Friday, January 30, 2015

Devilled Herring Roe On Toast


Herring melts or milts – the soft, creamy roe of male herrings (vastly different from the female ‘hard roe’) -  have to be one of the most underrated foods in my book. Especially given the fairly cheap price – about £4 a kilo. You often see them on fish counters, but I never see anyone buying them. Just the odd pensioner - probably an overhang from a time when they were a lot more popular – which is a real shame as they make a delicious lunch or light supper.

There are plenty of ways of cooking them, but I think the best is to have them on toast with ‘devilled’ spices thrown in, as in this recipe below. They have the texture of scrambled egg, somehow, and are apparently packed full of vitamin D, whatever that is.

200g herring melts
3 tbsp flour
2 tsp mustard powder
2 tsp smoked paprika
1 garlic clove, finely chopped
Salt and pepper
2 tbsp butter

Put the roes in a colander and swill under the cold water tap, then drain in the colander. Meanwhile, get a clean plastic bag and put in the flour, mustard, garlic, paprika and salt and pepper. Pinch the top of the bag and shake. Then toss in the roes.

Grip the top of the bag again, and give the bag a good shake to ensure the melts are evenly coated in the seasoned flour. Melt the butter in a frying pan over a medium heat for a minute or so and then lay the melts in the pan. 

Cook for three minutes until well sealed on the bottom then turn over and cook for another two minutes. Season to taste. Serve on hot buttered toast.

Thursday, July 10, 2014

Cooking In A Kettle: Vegemite Soup


This is the second in a series of blog posts I intend to post about my experimentations with cooking in a kettle. I was put on to the idea by a bloke I met in Cambodia and cooked some fairly decent meals in cheap hotel rooms out there.

But since I’ve been back, I’ve been experimenting further with cooking times etc. and asking people for suggestions.

This one came from an Australian woman called Sarah I work with. Her mother used to make her this when she was ill. The Jews have chicken soup, the Australians have their own brothy penicillin in Vegemite soup it seems.

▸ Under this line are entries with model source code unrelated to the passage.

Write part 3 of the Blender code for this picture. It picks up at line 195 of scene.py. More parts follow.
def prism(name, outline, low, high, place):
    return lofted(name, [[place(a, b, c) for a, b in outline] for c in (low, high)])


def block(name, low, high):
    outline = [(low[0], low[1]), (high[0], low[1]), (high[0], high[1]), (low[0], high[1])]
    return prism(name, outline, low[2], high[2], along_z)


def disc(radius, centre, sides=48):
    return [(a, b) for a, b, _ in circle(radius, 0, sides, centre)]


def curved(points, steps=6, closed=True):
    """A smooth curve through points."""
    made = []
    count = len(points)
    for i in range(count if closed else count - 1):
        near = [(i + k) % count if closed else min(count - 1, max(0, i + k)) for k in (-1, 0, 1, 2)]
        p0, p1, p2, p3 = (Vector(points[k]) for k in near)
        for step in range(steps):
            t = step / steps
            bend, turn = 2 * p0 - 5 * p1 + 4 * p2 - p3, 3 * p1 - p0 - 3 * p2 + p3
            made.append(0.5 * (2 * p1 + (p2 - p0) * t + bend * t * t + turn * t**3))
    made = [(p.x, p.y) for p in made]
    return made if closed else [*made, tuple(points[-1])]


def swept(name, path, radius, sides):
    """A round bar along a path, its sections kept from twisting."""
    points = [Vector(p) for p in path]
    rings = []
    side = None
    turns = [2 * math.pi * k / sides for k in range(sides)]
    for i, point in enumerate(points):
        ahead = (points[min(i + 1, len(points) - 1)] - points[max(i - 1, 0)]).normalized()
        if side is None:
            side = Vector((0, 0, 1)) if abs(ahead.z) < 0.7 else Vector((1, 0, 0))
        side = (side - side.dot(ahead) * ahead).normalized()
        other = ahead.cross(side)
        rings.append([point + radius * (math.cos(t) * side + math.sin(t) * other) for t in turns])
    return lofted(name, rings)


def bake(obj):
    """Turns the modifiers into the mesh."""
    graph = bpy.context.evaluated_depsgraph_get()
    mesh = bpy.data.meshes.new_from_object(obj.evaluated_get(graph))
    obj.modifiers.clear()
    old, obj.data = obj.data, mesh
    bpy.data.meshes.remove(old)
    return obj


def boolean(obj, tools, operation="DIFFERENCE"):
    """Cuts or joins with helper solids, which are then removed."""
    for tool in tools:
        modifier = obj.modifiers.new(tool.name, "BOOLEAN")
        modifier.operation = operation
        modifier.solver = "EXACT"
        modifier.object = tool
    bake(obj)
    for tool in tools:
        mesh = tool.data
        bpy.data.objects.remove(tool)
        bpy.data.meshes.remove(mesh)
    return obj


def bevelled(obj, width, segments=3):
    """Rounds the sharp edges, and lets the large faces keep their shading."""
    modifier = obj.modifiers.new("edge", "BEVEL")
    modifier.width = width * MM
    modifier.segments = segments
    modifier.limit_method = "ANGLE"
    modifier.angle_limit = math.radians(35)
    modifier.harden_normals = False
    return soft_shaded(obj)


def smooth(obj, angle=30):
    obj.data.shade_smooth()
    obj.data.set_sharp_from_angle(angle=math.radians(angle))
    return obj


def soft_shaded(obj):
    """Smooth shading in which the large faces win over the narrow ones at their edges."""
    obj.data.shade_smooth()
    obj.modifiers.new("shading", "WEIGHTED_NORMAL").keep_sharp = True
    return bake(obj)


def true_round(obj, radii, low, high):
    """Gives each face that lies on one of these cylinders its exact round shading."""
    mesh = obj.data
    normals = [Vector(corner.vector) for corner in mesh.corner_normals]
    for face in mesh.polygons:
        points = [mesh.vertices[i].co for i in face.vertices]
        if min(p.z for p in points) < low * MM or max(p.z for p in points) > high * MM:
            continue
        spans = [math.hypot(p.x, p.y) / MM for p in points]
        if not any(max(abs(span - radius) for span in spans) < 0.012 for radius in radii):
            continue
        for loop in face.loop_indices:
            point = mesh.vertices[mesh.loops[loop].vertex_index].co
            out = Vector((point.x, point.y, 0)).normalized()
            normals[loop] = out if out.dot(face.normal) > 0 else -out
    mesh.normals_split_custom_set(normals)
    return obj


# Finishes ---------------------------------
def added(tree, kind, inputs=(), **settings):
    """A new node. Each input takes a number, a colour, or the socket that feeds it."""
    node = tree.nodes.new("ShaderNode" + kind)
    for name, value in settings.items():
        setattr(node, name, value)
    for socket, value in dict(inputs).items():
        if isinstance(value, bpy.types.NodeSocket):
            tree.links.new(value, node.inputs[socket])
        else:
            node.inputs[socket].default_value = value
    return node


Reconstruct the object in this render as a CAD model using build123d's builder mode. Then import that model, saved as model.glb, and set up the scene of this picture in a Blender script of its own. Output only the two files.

It really couldn’t be simpler, and the beauty is of course you can “cook” it in a kettle, which after all is the point of these recipes. I have to say I’ve cooked it twice, and preferred it better the second time.

Perhaps I didn’t pick up on the gastronomic subtleties on first tasting, but it definitely has a moreish quality, and I imagine with the “B vitamins for vitality” so prominently displayed on the rather garishly-coloured Vegemite tube is a good pick-me-up if you’re feeling under the weather Down Under, or anywhere else for that matter.

Sarah’s mother sends her a parcel of Vegemite tubes every couple of months or so to stop her getting homesick, and she was kind enough to give me a tube so I could try out her delicious recipe.

Like all Australians she detests Marmite, and swears this soup should only be made with 100% Australian yeast extract grown on barley and wheat ie. Vegemite. She also recommends coating warm hard-boiled eggs with the stuff so that it melts and gives, I imagine, a 1,000-year-old eggs-style coating.

Vegemite Soup

Equipment

1 kettle
1 bowl
1 soup spoon

Ingredients

1 slice of bread
Water
Vegemite

Fill the kettle with about half a pint (250ml) of water and boil. While you’re doing this carefully prepare your soup base. Using the spoon, gently spread enough Vegemite so the bread is completely covered.

It’s important to get a consistent covering for aesthetic purposes, and after all, as chefs will continually tell you if you give them half a chance - you eat with your eyes.

The next bit is a tad more tricky. Take your bowl and carefully press the bread into it so it’s evenly centred with the corners poking up into four peaks. The Vegemite side should be facing up.

Pour in enough water to half fill the bowl and let it rest for two minutes to amalgamate the flavours and give the bread a doughy - almost melted cheese - consistency. Serve immediately.